Winter is here!
And although we don’t recommend trying to shoot in the rain, sometimes you just don’t have a choice. Mixing water and equipment is never a good idea and just because equipment says ‘water resistant’ it doesn’t mean this it is particularly waterproof!
Therefore, we’ve put together some tips to help protect your gear from the elements and protect your film from being ruined by interfering storms.
Bring loads of Tarp
Tarp is so helpful during downpours, but it can also be useful to place below the camera as well as below. It may not be necessary when shooting on flat ground such as on a street or in a parking lot, but when in uneven terrain, placing a sheet of tarp under your equipment can help protect from flooding and getting stuck in clay-like mud.
JMC Academy’s graduate advice from Jake Brennan; ‘When setting up tarps, make sure to have a high-point in the centre of the tarp (a pole holding the middle up), to avoid a build-up of water that could potentially overbear the tarp and pour litres of rainfall onto your expensive equipment.’
Make sure you are covered
Working in the rain, wind and cold is never going to be fun, but making sure you wear waterproof and comfortable shoes and a rain coat can be the difference between a slightly annoying day and a completely long and unbearable day of work. You need to make sure you are comfortable enough to keep re-doing takes if needs be.
Prepare for bad audio
Audio is almost impossible to work with in the rain. For a start, rain is noisy – even the best omnidirectional mics will have an impossible amount of background noise. It also really limits your audio options; If you use a boom, it’s going to get soaking wet. If you use a video mic, it’s going to get hit by rain drops and be unusable. The best option in the rain is a lav mic, but even then you run the risk of getting a lot of unnecessary ambient noise.

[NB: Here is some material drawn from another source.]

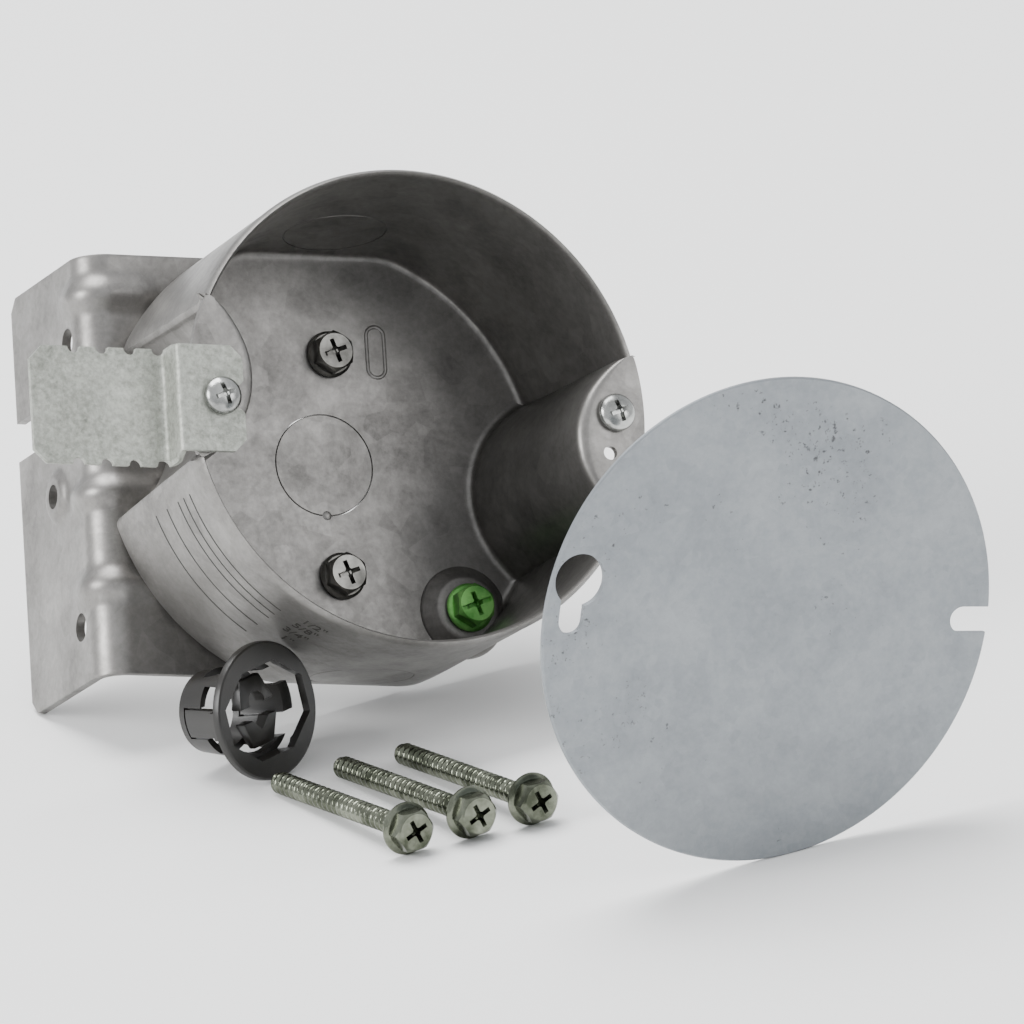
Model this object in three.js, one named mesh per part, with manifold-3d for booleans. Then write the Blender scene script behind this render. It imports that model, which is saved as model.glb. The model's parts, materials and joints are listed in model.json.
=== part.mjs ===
// Round steel ceiling box on a side-mounting bracket, with its loose fittings:
// a blank cover, a snap-in cable connector and three mounting screws.
//
// Millimetres, +Z up. The box leans back on two corners, so it is modelled in an upright
// frame of its own (x to its right, y to its top, z out of its mouth, origin on the middle
// of its back) and one group tips it over. Pieces that touch keep a gap of CLEAR.

import * as THREE from 'three';
import { mergeVertices } from 'three/addons/utils/BufferGeometryUtils.js';
import Module from 'manifold-3d';

const wasm = await Module();
wasm.setup();

// ---- driving dimensions ----

const CLEAR = 0.3;            // gap between pieces that touch

// Box: a 4 inch drum, 2 1/8 inches deep, for a 3 1/2 inch cover screw spacing.
const DRUM_RADIUS = 51;
const DRUM_DEPTH = 54;
const WALL = 1.6;
const EAR_SCREW_X = 88.9 / 2;
const POCKET_X = 55;          // axis of the round pocket that clears each cover screw
const POCKET_Y = 5.5;         // the pockets sit off centre, half a turn apart
const POCKET_BACK_RADIUS = 20;
const POCKET_RIM_RADIUS = 17.4;
const FACET_BACK = 47.5;      // the flat on the top and the bottom, measured at the back...
const FACET_RUN = 44;         // ...and how far forward it fades into the round wall
const KNOCKOUT_RADIUS = 11.1;
const KNOCKOUT_DEPTH = 15;    // of the two knockouts in the flats, from the back
const GROUND_AT = [29.7, -30.7];
const DIMPLE_HEIGHT = 3;
const BRACKET_SCREW_AT = [2.5, 24];

// Bracket: a plate behind the box, bent back into a wing that nails to a joist.
const PLATE = 2;
const PLATE_TOP = 44.6;
const PLATE_BOTTOM = -45.8;
const PLATE_RIGHT = 15;
const WING_X = -51.7;         // outer face of the wing
const WING_BACK = -42;
const WING_NOTCH = { low: 9.3, high: 17.7, deep: 11 };
const BEND_RADIUS = 6.6;
const WING_HOLES = [          // height, depth and radius
  [27.6, -10.5, 3],
  [-3.3, -20.7, 2.6],
  [-33.6, -11.5, 3],
];

// Depth tab: a Z of thin strip under the left cover screw.
const TAB = 1.3;
const TAB_TOP = 11.5;
const TAB_BOTTOM = -13.4;
const TAB_INNER_X = -39.4;
const TAB_STEP_X = -53.9;
const TAB_END_X = -83.3;
const TAB_NOTCHES = 4;        // half-round nicks on each long edge, to bend it at
const TAB_NOTCH_PITCH = 6.2;
const TAB_SET_BACK = 7.8;

// Cover, connector and screws.
const COVER_RADIUS = 50.4;
const COVER_THICK = 1.3;
const FLANGE_RADIUS = 14.5;
const FLANGE_THICK = 2;
const BARREL_RADIUS = 10.5;
const BARREL_END_RADIUS = 8.6;
const BARREL_LENGTH = 15.5;
const BARREL_WALL = 1.4;
const MOUNT_SCREW_LENGTH = 50.8;

// Where things stand on the floor: turns in degrees, places in millimetres.
const BOX_LEAN = [58.8, 23.9, -2.3];
const COVER_AT = [87.5, -137.8];
const COVER_TURN = 24;        // away from facing straight to the front
const COVER_SPIN = -13.3;
const CONNECTOR_AT = [-16.8, -61.5];
const CONNECTOR_HEADING = -43;
const CONNECTOR_TILT = 10;
const SCREW_HEADING = -59.5;
const SCREW_HEADS = [[10.9, -116.1], [24, -110.4], [36.8, -106.1]];

// ---- materials ----

const finish = (color, roughness, metalness) =>
  new THREE.MeshStandardMaterial({ color, roughness, metalness });
const galvanised = finish('#9b9994', 0.5, 0.85);
const tabZinc = finish('#c5c7bf', 0.55, 0.7);
const brightZinc = finish('#b4b5b2', 0.3, 0.95);
const darkZinc = finish('#7d7c78', 0.4, 0.9);
const greenZinc = finish('#6fb35c', 0.4, 0.6);
const coverZinc = finish('#a9afb4', 0.45, 0.85);
const greyZinc = finish('#6b6f62', 0.35, 0.9);
const blackPlastic = finish('#2b261f', 0.45, 0);

// ---- solids ----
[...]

The likelihood is that you will have to do some ADR in post production so just be prepared.
Get or make a rain cover
It is wise to invest in a rain cover for the camera to protect the equipment. , However, if you’ve left your rain cover at home, it’s not the end of the world. One simple and easy DIY option is to place a Ziplock bag around your camera and cut a hole out for the lens to stick through. You could even put gaff tape around the lens hole to keep it from opening more. Additionally, Lens hoods are used to protect your lenses from bumps and sunlight – but they can also come in handy to keep raindrops off your lens. If you do find your lens has collected a noticeable amount of water on the glass, always remember to use a proper lens cleaning kit and take the proper precautions – Don’t get yourself into a panic and try wipe the rain off with your shirt or a rag, it will only cost you more time.
Yes those funny little bags that say ‘Do Not Eat’ on them have a purpose. They absorb moisture and can be really useful for protecting rained-on equipment. Pop some in the camera bags after use to absorb any remaining moisture and stop from ruining your gear.
If you plan on lighting a scene in the rain, there are plenty of ways to avoid risking the safety of you and your crew when handling electrical equipment. Battery powered LED lights are ideal for shooting in wet weather, as you’re significantly lowering any safety risks involved with regular lights. Even though they are battery powered, still take the proper precautions in protecting the lights from the rain! (wet weather covers, plastic bags, umbrellas)
Another option is to make use of the sun with reflectors – this way you can (to some extent) manipulate light onto your subject or wherever you please.
Although we can help you with some useful tips, the best advice we can give you is to TRY TO AVOID FILMING IN THE RAIN. There are plenty of ways to incorporate rain into your film with clever use of post-production if you’re not shooting a documentary or non-fictional project.